Hera is intended to gather data from shortly after the birth of the universe, when the first stars, galaxies and black holes developed. The first generation of stars were hot and massive, and they and the first black holes flooded space with X-rays.

“Observations at the lowest radio frequencies (< 100 MHz), allow for observations of the epoch that precedes cosmic reinonisation where X-rays are expected to have heated the intergalactic medium,” explained SKA SA Hera senior astronomer Dr Gianni Bernardi. “As X-rays are expected to be generated by accretion on black holes, observations of this epoch will directly probe the properties of the first black holes formed in the universe.” 

(Black holes are surrounded by accretion disks composed of gas, dust and other matter. These are accelerated to incredible speeds by the tremendous gravity of the black hole, with the result that they release heat, gamma rays and X-rays as the various particles of matter in the disks collide with each other. The epoch of reionisation started about 400-million years after the Big Bang. The universe is now about 13.77-billion years old.)

Hera is classified as a pathfinder for the SKA Phase 1 low frequency array (SKA1 LOW). Perhaps ironically, SKA1 LOW will be hosted by Australia, South Africa being the base for the SKA Phase 1 mid-frequency array. SKA stands for Square Kilometre Array and will be the world’s biggest radio telescope.

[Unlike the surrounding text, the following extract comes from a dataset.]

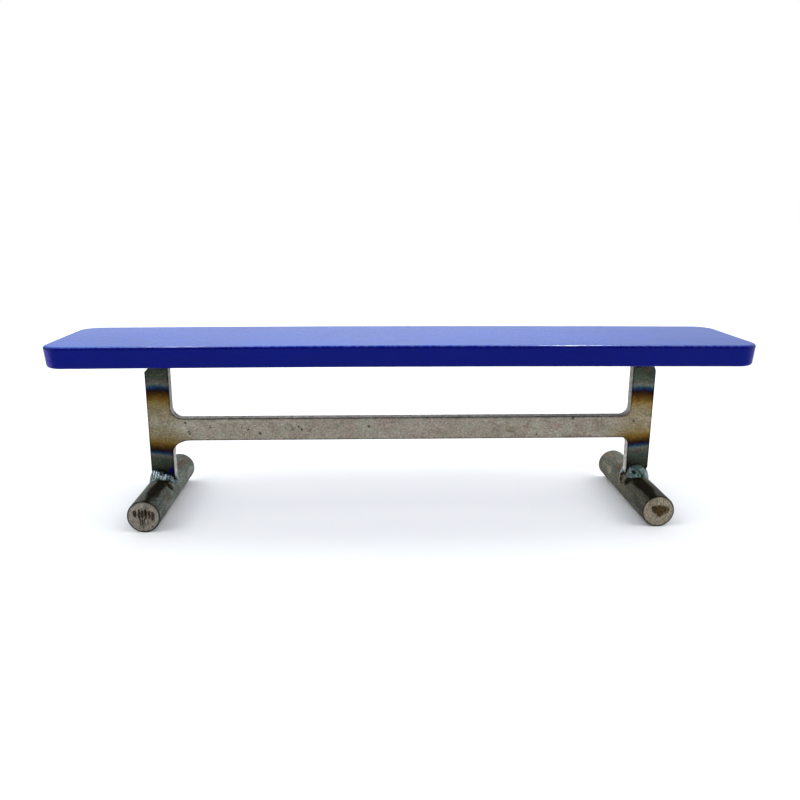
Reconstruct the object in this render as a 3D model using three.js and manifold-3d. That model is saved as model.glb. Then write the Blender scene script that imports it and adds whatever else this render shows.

In addition to SKA SA, the partners in Hera are, in the US, the National Radio Astronomy Observatory, Arizona State University, Brown University, the Massachusetts Institute of Technology, the University of California at Berkeley, the University of California at Los Angeles, the University of Pennsylvania and the University of Washington. In Italy, the partner institution is the Scuola Normale Superiore of Pisa, and in the UK, Cambridge University. South African universities associated with the programme are KwaZulu-Natal, Rhodes, Western Cape, and Witwatersrand.